Soon after this quote, Deborah "felt that here was a moment, isolated and complete, when she wanted to look neither forward nor back."  From this moment, Deborah feels the comfort of friendship, of confidence in herself, and happiness in the present moment.


The view from inside Chateau Lake Louise.

I especially enjoyed this passage - it felt a bit like an inside joke:

Deborah looked.  "Lake Louise," she whispered.  There it was, the shining blue lake, reflecting trees and mountains and the glacier at its head, its beauty waiting to bring infinite solace to the minds of men.

"It is even better than the picture post cards, isn't it?" asked Andrew.  "It lifts my heart up every time I see it.  But it will look better still after a beer and some lunch.  Come on."

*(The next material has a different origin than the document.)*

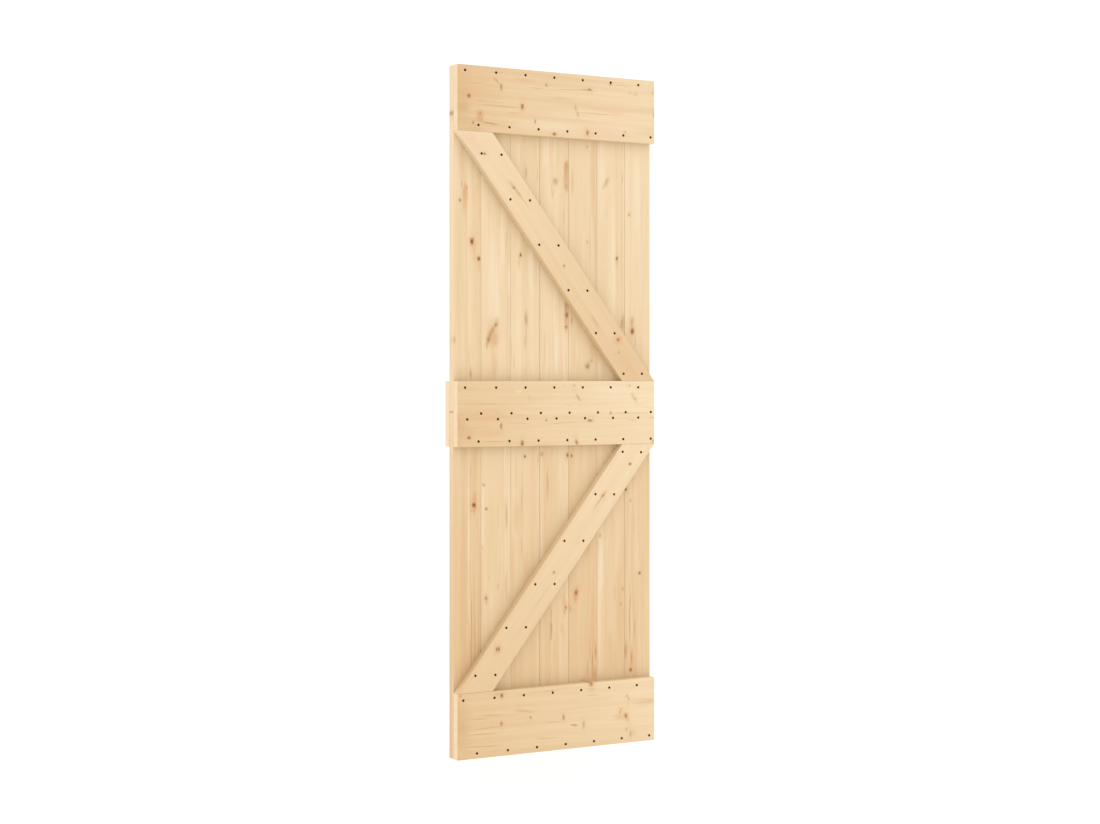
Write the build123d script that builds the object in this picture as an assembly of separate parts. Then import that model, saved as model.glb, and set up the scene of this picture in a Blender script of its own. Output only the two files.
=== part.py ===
from build123d import *
from math import asin, atan2, degrees, hypot, radians, sin
import os

# Leaf of a sliding door in solid pine: two tiers of tongued and grooved planks, three rails and two
# slanting braces on the front, and one more rail on the back that covers the joint of the two tiers.
# Millimetres. X runs to the right seen from the front, Y from the front to the back and Z up.
# The origin is the middle of the top rail's front face, where the hangers of the sliding gear bolt on.

# The leaf
leaf_width = 700.0
leaf_height = 2100.0

# Planks, tongued on the right edge and grooved in the left one
plank_thickness = 28.0
plank_cover = 102.4           # width that one whole plank covers
whole_planks = 5              # between the two outer planks, which are trimmed alike
tongue_thickness = 9.0
tongue_length = 8.0
tongue_nose_radius = 1.5
tongue_side_clearance = 0.3   # between the tongue and each side of the groove
groove_relief = 1.0           # past the tongue's nose
seam_gap = 0.3                # between the shoulders of two neighbouring planks
seam_chamfer = 1.0            # on the arrises along a seam
tier_gap = 1.0                # between the upper and the lower tier of planks

# Rails, level boards as wide as the leaf
rail_thickness = 28.0
rail_height = 200.0
middle_rail_level = 1044.0    # from the leaf's bottom edge to the rail's middle line
tier_joint_rise = 6.0         # of the planks' joint above that line
back_rail_thickness = 28.0
back_rail_height = 200.0

# Braces, flush with the rails and mitred between them
brace_width = 95.0

arris_radius = 1.5            # on every arris of the rails and braces and along the leaf's edges

# Levels and planes that follow
top = rail_height / 2
bottom = top - leaf_height
middle_rail_z = bottom + middle_rail_level
tier_joint_z = middle_rail_z + tier_joint_rise
plank_front = rail_thickness
plank_back = plank_front + plank_thickness
left_edge = -leaf_width / 2
right_edge = leaf_width / 2


def eased_board(outline, front, thickness):
    """A board with this outline seen from the front, its front face at this Y, all arrises rounded."""
    plane = Plane(origin=(0, front, 0), x_dir=(1, 0, 0), z_dir=(0, -1, 0))
    board = extrude(plane * outline, amount=-thickness)
    return fillet(board.edges(), arris_radius)


def rail(middle, front, height, thickness):
    """A level board across the whole leaf, with its middle line at this Z."""
    return eased_board(Pos(0, middle) * Rectangle(leaf_width, height), front, thickness)


def brace(low, high, leans_right):
    """A board slanting from edge to edge of the leaf, mitred to seat on the rails at both its ends."""
    rise = high - low
    # The slope at which a board of this width just reaches both edges of the leaf
    slope = atan2(rise, leaf_width) + asin(brace_width / hypot(leaf_width, rise))
    cut = brace_width / sin(slope)
    corners = [(left_edge, low), (left_edge + cut, low), (right_edge, high), (right_edge - cut, high)]
    if not leans_right:
        corners = [(-x, z) for x, z in corners]
    return eased_board(make_face(Polyline(*corners, close=True)), 0, rail_thickness)


def corners_at(section, x):
    """The corners of a section that lie on the line at this X."""
    return [corner for corner in section.vertices() if abs(corner.X - x) < seam_gap / 10]


def plank_section(left, right):
    """A plank seen from above between two edges, with its tongue, groove and eased arrises."""
    section = Pos((left + right) / 2, plank_thickness / 2) * Rectangle(right - left, plank_thickness)
    if left > left_edge:
        depth = tongue_length - seam_gap + groove_relief
        slot = tongue_thickness + 2 * tongue_side_clearance
        groove = Rectangle(depth, slot, align=(Align.MIN, Align.CENTER))
        section = chamfer(corners_at(section, left), seam_chamfer)
        section -= Pos(left, plank_thickness / 2) * groove
    else:
        section = fillet(corners_at(section, left), arris_radius)
    if right < right_edge:
        section = chamfer(corners_at(section, right), seam_chamfer)
        tongue = Rectangle(tongue_length, tongue_thickness, align=(Align.MIN, Align.CENTER))
        tongue = fillet(corners_at(tongue, tongue_length), tongue_nose_radius)
        section += Pos(right, plank_thickness / 2) * tongue
    else:
        section = fillet(corners_at(section, right), arris_radius)
    return section


def plank(left, right, low, high):
    """One upright plank between two edges and two levels."""
    section = Pos(0, plank_front, low) * plank_section(left, right)
    return extrude(section, amount=high - low, dir=(0, 0, 1))


def plank_edges():
    """Left and right edge of each plank, from the left one to the right one."""
    first_seam = -whole_planks * plank_cover / 2
    seams = [first_seam + number * plank_cover for number in range(whole_planks + 1)]
    lefts = [left_edge] + [seam + seam_gap / 2 for seam in seams]
    rights = [seam - seam_gap / 2 for seam in seams] + [right_edge]
    return list(zip(lefts, rights))


def door_pieces():
    """Every piece of the leaf by its name."""
    top_rail_foot = top - rail_height
    bottom_rail_head = bottom + rail_height
    middle_rail_head = middle_rail_z + rail_height / 2
    middle_rail_foot = middle_rail_z - rail_height / 2
    pieces = {
        "top_rail": rail(top - rail_height / 2, 0, rail_height, rail_thickness),
        "middle_rail": rail(middle_rail_z, 0, rail_height, rail_thickness),
        "bottom_rail": rail(bottom + rail_height / 2, 0, rail_height, rail_thickness),
        "back_rail": rail(middle_rail_z, plank_back, back_rail_height, back_rail_thickness),
        "upper_brace": brace(middle_rail_head, top_rail_foot, False),
        "lower_brace": brace(bottom_rail_head, middle_rail_foot, True),
    }
    for number, (left, right) in enumerate(plank_edges(), start=1):
        pieces[f"upper_plank_{number}"] = plank(left, right, tier_joint_z + tier_gap / 2, top)
        pieces[f"lower_plank_{number}"] = plank(left, right, bottom, tier_joint_z - tier_gap / 2)
    return pieces


def main():
    os.makedirs("parts", exist_ok=True)
    for name, solid in door_pieces().items():
        export_step(solid, f"parts/{name}.step")


main()
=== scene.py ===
from math import asin, atan2, cos, hypot, pi, radians, sin

import bmesh
import bpy
from mathutils import Matrix, Vector


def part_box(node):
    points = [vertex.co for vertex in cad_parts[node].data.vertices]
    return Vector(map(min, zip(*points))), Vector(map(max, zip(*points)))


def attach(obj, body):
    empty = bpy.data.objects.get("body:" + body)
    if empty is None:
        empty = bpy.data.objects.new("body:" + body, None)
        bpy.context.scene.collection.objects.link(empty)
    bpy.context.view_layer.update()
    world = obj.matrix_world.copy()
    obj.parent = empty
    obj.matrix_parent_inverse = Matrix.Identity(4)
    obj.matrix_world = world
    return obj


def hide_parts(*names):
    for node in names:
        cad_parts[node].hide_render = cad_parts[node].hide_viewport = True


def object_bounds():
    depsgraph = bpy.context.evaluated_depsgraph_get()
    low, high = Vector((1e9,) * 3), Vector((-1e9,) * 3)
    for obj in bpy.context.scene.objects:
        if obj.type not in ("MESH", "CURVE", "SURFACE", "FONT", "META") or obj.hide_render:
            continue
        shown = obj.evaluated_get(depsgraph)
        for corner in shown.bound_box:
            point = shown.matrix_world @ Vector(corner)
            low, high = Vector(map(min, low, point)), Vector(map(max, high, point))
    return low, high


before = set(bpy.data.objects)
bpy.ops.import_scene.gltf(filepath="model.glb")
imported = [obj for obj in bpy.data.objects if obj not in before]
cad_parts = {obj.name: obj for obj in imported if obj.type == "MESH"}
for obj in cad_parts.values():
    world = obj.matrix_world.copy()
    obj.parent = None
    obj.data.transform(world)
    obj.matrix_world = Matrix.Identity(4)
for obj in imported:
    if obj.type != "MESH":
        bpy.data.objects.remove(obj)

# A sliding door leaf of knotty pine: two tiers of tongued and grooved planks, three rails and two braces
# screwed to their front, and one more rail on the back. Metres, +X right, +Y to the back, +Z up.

MM = 0.001
CAD_BOX = [list(corner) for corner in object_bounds()]
LEFT, FRONT, BOTTOM = CAD_BOX[0]
RIGHT, BACK, TOP = CAD_BOX[1]

# The boards, by the names of their solids
RAILS = ("top_rail", "middle_rail", "bottom_rail", "back_rail")
BRACES = ("upper_brace", "lower_brace")
PLANK_COUNT = 7  # in each tier
PLANKS = tuple(
    f"{tier}_plank_{number}" for tier in ("upper", "lower") for number in range(1, PLANK_COUNT + 1))
BOARDS = RAILS + BRACES + PLANKS

# Sizes of the boards, as the solids have them
BRACE_WIDTH = 95 * MM
ARRIS = 1.5 * MM  # radius of every rounded arris
TONGUE_LENGTH = 8 * MM
SEAM_CHAMFER = 1 * MM

# The photograph's frame, and the camera worked out from the door's edges and rows of screws in it
PHOTO_WIDTH = 1100
PHOTO_HEIGHT = 824
FOCAL_PIXELS = 1925
HORIZON_PIXEL = 381  # from the top
DOOR_TURN = radians(29.054)
CAMERA_PLACE = Vector((LEFT - 2571.5 * MM, FRONT - 5203 * MM, BOTTOM + 1143.9 * MM))


def door_point(x, z):
    """X and Z in the frame of a place on the leaf, in millimetres from its left and bottom edges."""
    return LEFT + x * MM, BOTTOM + z * MM


def srgb(red, green, blue):
    """A colour given in 0 to 255 as a screen shows it, as the linear colour that a shader takes."""
    channels = [channel / 255 for channel in (red, green, blue)]
    return [c / 12.92 if c <= 0.04045 else ((c + 0.055) / 1.055) ** 2.4 for c in channels] + [1]


WHITE = (1, 1, 1, 1)

# Node helpers

# Sockets of a Mix node that mixes colours
MIX_FACTOR = 0
MIX_FIRST = 6
MIX_SECOND = 7
MIX_RESULT = 2


def add(tree, kind, inputs=None, **settings):
    """A new node with these settings, each input set to a value or linked from a socket."""
    node = tree.nodes.new(kind)
    for name, value in settings.items():
        setattr(node, name, value)
    for name, value in (inputs or {}).items():
        if isinstance(value, bpy.types.NodeSocket):
            tree.links.new(value, node.inputs[name])
        else:
            node.inputs[name].default_value = value
    return node


def calc(tree, operation, *values, clamp=False):
    """The result of a Math node."""
    node = add(tree, "ShaderNodeMath", dict(enumerate(values)), operation=operation, use_clamp=clamp)
    return node.outputs[0]


def vector_calc(tree, operation, *values):
    """The result of a Vector Math node."""
    node = add(tree, "ShaderNodeVectorMath", dict(enumerate(values)), operation=operation)
    return node.outputs["Value" if operation == "LENGTH" else "Vector"]


def part_of(tree, vector, axis):
    """One of the three numbers of a vector."""
    return add(tree, "ShaderNodeSeparateXYZ", {"Vector": vector}).outputs[axis]


def along_axis(tree, value, axis):
    """A vector along one axis."""
    return add(tree, "ShaderNodeCombineXYZ", {axis: value}).outputs[0]


def noise(tree, point, size, detail, roughness):
    """Noise from 0 to 1 whose cells have this size in millimetres along X, Y and Z."""
    cells = vector_calc(tree, "DIVIDE", point, size)
    inputs = {"Vector": cells, "Scale": 1.0, "Detail": detail, "Roughness": roughness}
    return add(tree, "ShaderNodeTexNoise", inputs).outputs["Fac"]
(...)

They ate their lunch in front of a huge window overlooking the Lake.  "The C.P.R. should photograph you looking out with that rapt expression on your face, my dear.  They could make it into a poster and call it, 'Lucky Lady looks at Lovely Lake Louise'.

And there she is...



This novel has some interesting things to say about women finding their own way in the world and having the strength to determine their own destiny.  Each of the female characters reflects a different choice available to women: there is the feisty sexually liberated lodge owner who is unconcerned about social mores and always has the upper hand because of her confidence and beauty, there is the innocent young girl who shamelessly throws herself at the man she loves, there is the elitist snob who is so concerned with superficial that she never sees what is below the surface, and there is the busy-body who maintains power over her husband by brow-beating him.  Deborah finds not only a path for herself to travel, but influences the women around her through her graceful insistence on seeking her own way.  She is a strong women insistent on charting her own path, but feminine and respectable enough to do it without making anyone else feel threatened.

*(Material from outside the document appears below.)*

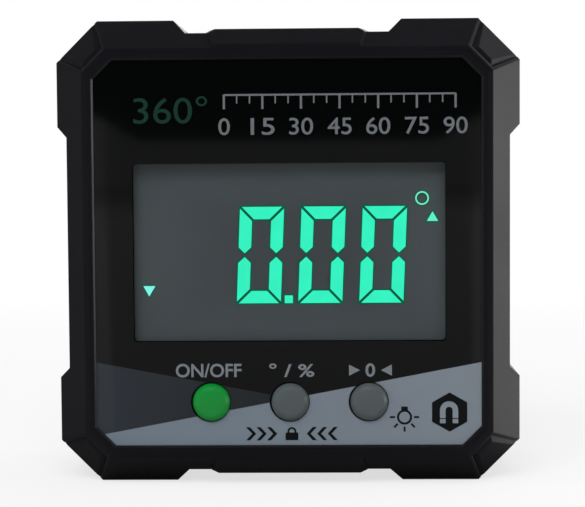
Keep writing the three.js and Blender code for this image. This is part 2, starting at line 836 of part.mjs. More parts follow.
function batteryCover() {
  const depths = [backWallFront, caseDepth];
  const plate = prism(
    roundedRect(coverHalfLength - coverGap, coverHalfHeight - coverGap, coverCornerRadius - coverGap),
    depths,
  );
  const ribHalf = bayHalfLength * (1 - coverRibEndShare);
  const ribOuter = bayHalfHeight - coverGap;
  const ribs = [1, -1].map((side) => {
    const edges = [side * ribOuter, side * (ribOuter - coverRibThickness)];
    return block(
      around(0, ribHalf),
      [backWallFront - coverRibHeight, backWallFront + sink],
      [Math.min(...edges), Math.max(...edges)],
    );
  });
  const grips = Array.from({ length: coverGripCount }, (unused, i) =>
    block(
      around(0, coverGripWidth / 2),
      [caseDepth - coverGripDepth, caseDepth + overrun],
      around(coverGripFromEdge + i * coverGripPitch - coverHalfHeight, coverGripHeight / 2),
    ),
  );
  return cut(
    joined(plate, coverEar(0, depths), ...ribs),
    bar(coverScrewHole, [backWallFront - overrun, caseDepth + overrun], 0, coverEarZ),
    bar(coverScrewHeadRadius + coverGap, [caseDepth - coverScrewHeadSink, caseDepth + overrun], 0, coverEarZ),
    ...grips,
  );
}

// Assembly
const gauge = new THREE.Group();
gauge.name = "angle_gauge";
const faceFrame = new THREE.Group();
faceFrame.name = "face_frame";
faceFrame.position.set(0, -(caseDepth + keyFront) / 2, halfHeight);
gauge.add(faceFrame);

const casing = new THREE.Group();
casing.add(piece("front_shell", frontShell(), satinBlack));
casing.add(piece("rear_shell", rearShell(), satinBlack));
casing.add(piece("face_panel", facePanel(), glossBlack));
magnetPlaces().forEach((place) => {
  const disc = sunkDisc(magnetRadius, place, magnetSink, magnetSink + magnetThickness);
  casing.add(piece(place.name, disc, nickel));
});
caseScrewPlaces.forEach(([x, z], i) => {
  const made = screw(
    caseScrewRadius,
    caseScrewLength,
    caseScrewHeadRadius,
    caseScrewHeadHeight,
    counterboreFloor,
    x,
    z,
  );
  casing.add(piece(`case_screw_${i + 1}`, made, blackScrew));
});

const electronics = new THREE.Group();
electronics.add(piece("display_glass", displayGlass(), displayGrey));
electronics.add(piece("display_frame", displayFrame(), mouldedGrey));
electronics.add(piece("backlight_panel", backlightPanel(), mouldedWhite));
electronics.add(piece("contact_strip", contactStrip(), softRubber));
electronics.add(piece("circuit_board", circuitBoard(), boardGreen));
const controller = chip(controllerSize, controllerThickness, controllerX, controllerZ);
electronics.add(piece("microcontroller", controller, chipBlack));
electronics.add(piece("tilt_sensor", chip(sensorSize, sensorThickness, sensorX, controllerZ), steel));
boardScrewPlaces.forEach(([x, z], i) => {
  const made = screw(
    boardScrewRadius,
    boardScrewLength,
    boardScrewHeadRadius,
    boardScrewHeadHeight,
    boardBack,
    x,
    z,
  );
  electronics.add(piece(`board_screw_${i + 1}`, made, steel));
});

const keys = new THREE.Group();
const keyNames = ["power", "mode", "zero"];
keyPlaces.forEach((x, i) => {
  keys.add(piece(`${keyNames[i]}_key`, keyCap(x), i === 0 ? greenKey : greyKey));
  keys.add(piece(`${keyNames[i]}_switch`, switchBody(x), chipBlack));
  keys.add(piece(`${keyNames[i]}_plunger`, switchPlunger(x), mouldedGrey));
});

// The upper cell points to the left and the lower one to the right; a spring meets the base of each.
const power = new THREE.Group();
const spring = wireTube(springPath(), springWire / 2, springWireSides);
console.log("least gap of a contact spring to itself, mm:", leastSpringGap(springPath()).toFixed(2));
const cellFromCentre = springLength / 2 - contactBossHeight / 2;
const plateFace = bayHalfLength - contactThickness - contactGap;
[
  { level: "upper", side: 1, turn: Math.PI },
  { level: "lower", side: -1, turn: 0 },
].forEach(({ level, side, turn }) => {
  const height = (side * cellPitch) / 2;
  const battery = piece(`${level}_battery`, cell(), cellSleeve);
  battery.position.set(-side * cellFromCentre, cellDepth, height);
  battery.rotation.z = turn;
  const coil = piece(`${level}_spring`, spring, steel);
  coil.position.set(side * plateFace, cellDepth, height);
  coil.rotation.z = side > 0 ? Math.PI : 0;
  power.add(battery, coil);
});
const upperCell = cellPitch / 2;
const lowerCell = -cellPitch / 2;
power.add(piece("positive_terminal", contactPlate(-1, [upperCell], upperCell, upperCell), steel));
power.add(piece("negative_terminal", contactPlate(-1, [lowerCell], null, lowerCell), steel));
power.add(piece("bridge_contact", contactPlate(1, [upperCell, lowerCell], lowerCell, null), steel));

const cover = new THREE.Group();
cover.add(piece("battery_cover", batteryCover(), satinBlack));
const coverScrew = screw(
  coverScrewRadius,
  coverScrewLength,
  coverScrewHeadRadius,
  coverScrewHeadHeight,
  caseDepth - coverScrewHeadSink,
  0,
  coverEarZ,
);
cover.add(piece("cover_screw", coverScrew, blackScrew));

faceFrame.add(casing, electronics, keys, power, cover);

export default gauge;
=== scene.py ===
# Looks of the digital angle gauge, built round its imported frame.
import math
from functools import partialmethod

import bmesh
import bpy
from mathutils import Matrix, Vector


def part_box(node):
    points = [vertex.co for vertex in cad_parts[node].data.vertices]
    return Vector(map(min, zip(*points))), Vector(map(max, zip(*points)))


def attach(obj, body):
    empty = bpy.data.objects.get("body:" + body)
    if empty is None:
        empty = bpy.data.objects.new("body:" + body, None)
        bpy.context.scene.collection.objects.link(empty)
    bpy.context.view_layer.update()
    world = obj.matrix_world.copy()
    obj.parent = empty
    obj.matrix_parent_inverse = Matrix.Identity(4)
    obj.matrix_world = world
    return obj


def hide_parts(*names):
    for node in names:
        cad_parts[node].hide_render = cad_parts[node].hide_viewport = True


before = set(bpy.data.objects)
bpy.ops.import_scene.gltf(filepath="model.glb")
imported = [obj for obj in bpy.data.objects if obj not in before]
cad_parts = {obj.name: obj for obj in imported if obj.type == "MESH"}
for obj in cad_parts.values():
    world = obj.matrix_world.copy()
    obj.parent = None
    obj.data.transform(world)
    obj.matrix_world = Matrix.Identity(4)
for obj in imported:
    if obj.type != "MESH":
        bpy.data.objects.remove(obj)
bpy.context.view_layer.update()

# Units and the face's own places: x to the right, depth behind the rim, z from mid height, in millimetres
MM = 0.001
CASE_LOW, CASE_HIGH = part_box("front_shell")
RIM_Y = CASE_LOW[1]
MID_Z = (CASE_LOW[2] + CASE_HIGH[2]) / 2
TO_WORLD = Matrix.Translation((0, RIM_Y, MID_Z)) @ Matrix.Scale(MM, 4)
QUARTER_TURN = math.pi / 2


def depth_of(node, end):
    """Depth in millimetres of the front (0) or back (1) of a CAD node behind the rim."""
    return (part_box(node)[end][1] - RIM_Y) / MM


def middle_of(node):
    """Middle of a CAD node, in the face's millimetres."""
    low, high = (Vector(corner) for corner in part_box(node))
    centre = (low + high) / 2
    return Vector((centre.x, centre.y - RIM_Y, centre.z - MID_Z)) / MM


def size_of(node):
    """Width, depth and height of a CAD node in millimetres."""
    low, high = (Vector(corner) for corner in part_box(node))
    return (high - low) / MM


# Thickness of the print and of a lit segment, and the front and back depths of what is printed or lit
INK = 0.02
LIT = 0.03
PANEL_FRONT = depth_of("face_panel", 0)
GLASS_FRONT = depth_of("display_glass", 0)
PRINT = (PANEL_FRONT - INK, PANEL_FRONT + INK)
OVERPRINT = (PRINT[0] - INK / 4, PRINT[1])
SECOND_PRINT = (PRINT[0] - INK, PRINT[0] + INK / 2)
ON_GLASS = (GLASS_FRONT - LIT, GLASS_FRONT)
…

I enjoyed this novel.  It was delightfully escapist, but also contained some real wisdom about life and happiness.  It was fun to scamper through the same places I know so well. As the Wise Man of the Bush said, "These mountains have been here for a long time.  They will be here, real and powerful and eternal, when we are all forgotten.  They put us in our place."  It's funny to think how little has changed in those mountains since 1951! 



Who was Louise Riley?

Louise Riley was the granddaughter of Thomas E. Riley, an early Alberta pioneer rancher who worked the land along the Bow River.  The Riley family prospered as a result of the development of their ranch into the Calgary communities of Hillhurst, West Hillhurst, and Hounsfield Heights.  Her father, Ezra Hounsfield Riley donated Riley Park to the city in 1910.  Louise Riley became a children's librarian, storyteller and author.  She worked for the Calgary Public Library from 1930 until the time of her death in 1957.  A branch of the Calgary Public Library was named after Louise Riley.